Rudolph, now 80 and in failing health, returned to Hamburg, West Germany, in 1984 as the Justice Department’s Office of Special Investigations was preparing deportation proceedings against him. Investigators said evidence showed that Rudolph had been involved in working thousands of slave laborers to death in an underground plant that assembled V-2 rockets.
Jurgen Rieger, Rudolph’s attorney in Hamburg, said in a telephone interview that German prosecutors had notified Rudolph several days ago that their investigation was closed and that Rudolph since has received citizenship papers.
‘Should Have Been Dropped’
“The case is over in favor of Dr. Rudolph,” Rieger said. “The worst thing was that there was no case at all. The investigation should have been dropped a year ago but the state prosecutor had to study it more because it was not a normal case.”
Rudolph was one of 119 members of the Wernher von Braun rocket team brought to the United States at the end of World War II.
After developing Germany’s V-2 rocket, they pioneered missile development for the U.S. Army, launched the United States’ first satellite and later designed and developed the Saturn rockets used in Project Apollo.
Rudolph himself worked on the Army’s Pershing missile, and later at NASA’s Marshall Space Flight Center, and was responsible for production contracts for NASA’s Saturn 5 rockets used to launch astronaut teams to the moon in the late 1960s and early 1970s.
Money Raised for Defense
Since Rudolph’s return to Germany, his former colleagues who came from Germany with him had raised money for his defense fund. Before his return to Germany, Rudolph was retired and living in San Jose.

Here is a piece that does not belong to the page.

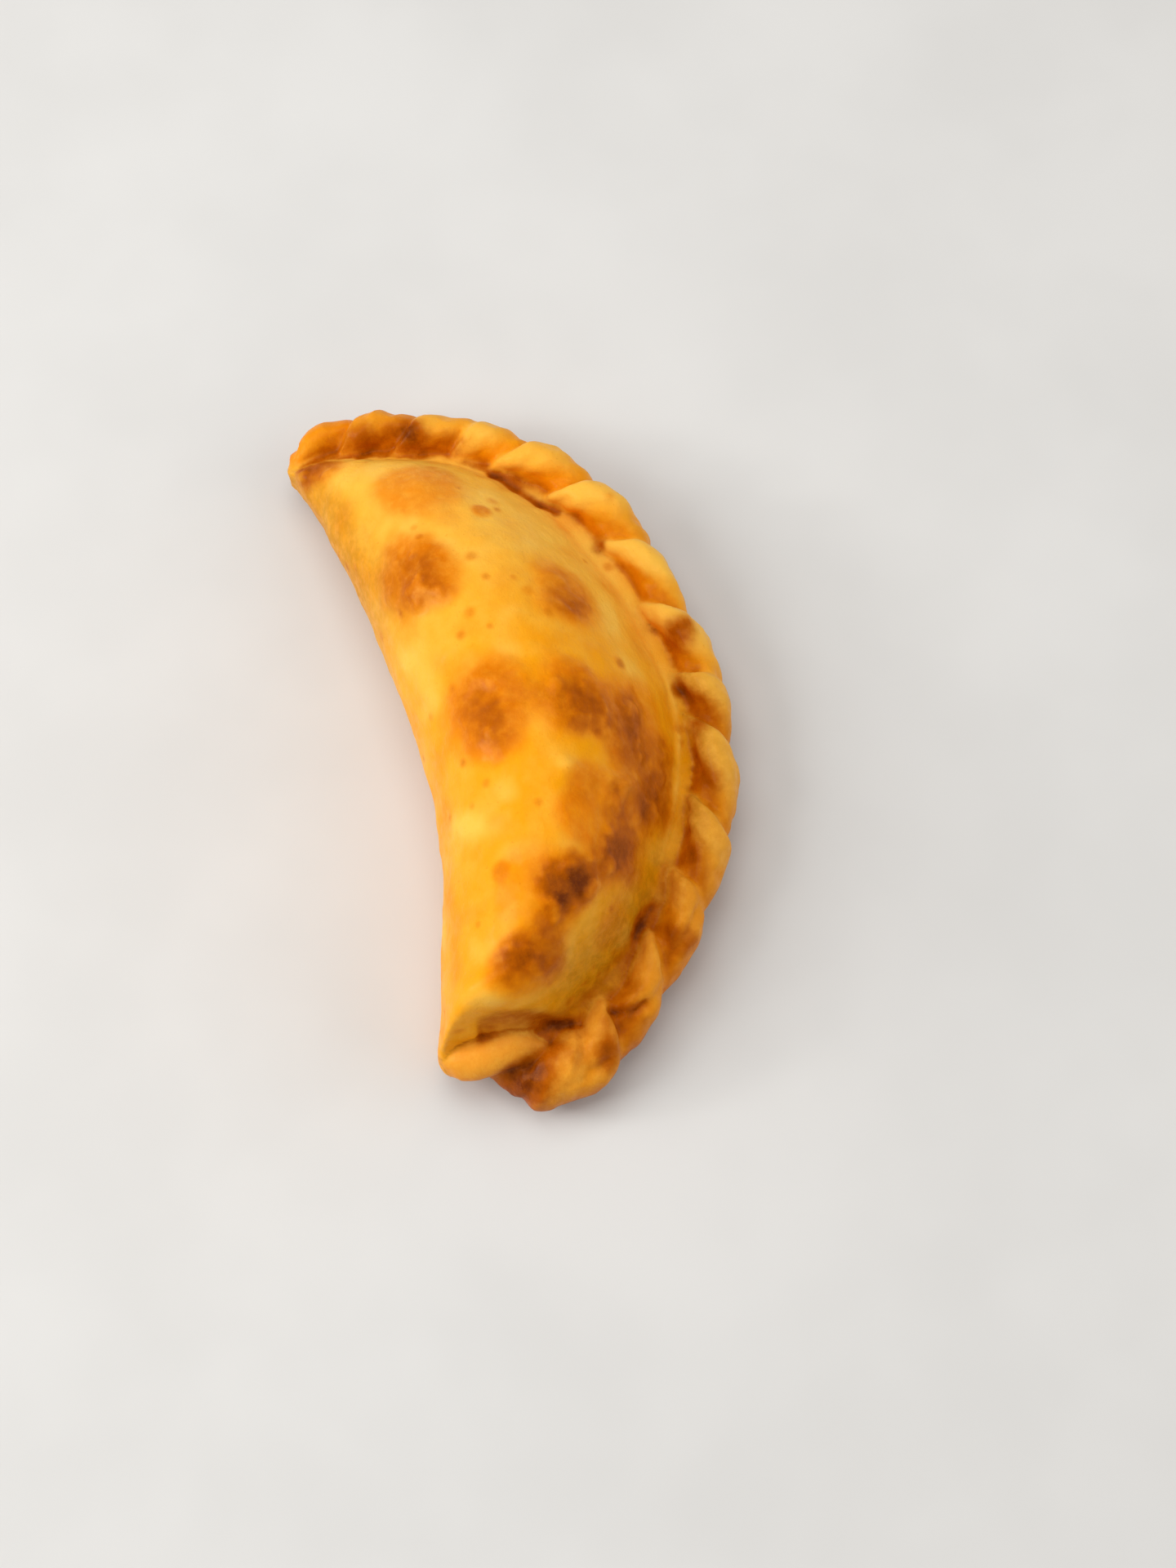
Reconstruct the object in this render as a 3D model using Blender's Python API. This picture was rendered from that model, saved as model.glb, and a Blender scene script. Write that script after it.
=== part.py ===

Rieger said Friday that prosecutors had interviewed about 40 witnesses, some of them in East Germany and as far away as Australia and the Soviet Union, before concluding that there was not sufficient evidence to go forward with a war crimes prosecution.
During the three years since he left the United States, Rudolph in effect had been a man without a country, since he had not retained his German citizenship after his formal immigration to America.
Although Rieger and Rudolph’s associates in the United States said witnesses interviewed by German investigators had sworn that Rudolph was innocent of war crimes, the chief of the Justice Department’s Office of Special Investigations said he remains confident that the evidence gathered by the Justice Department was sufficient to deport Rudolph.
Before leaving the United States, Rudolph had undergone coronary bypass surgery and suffered from a palsied condition. His health, Rieger said, further deteriorated during the investigation.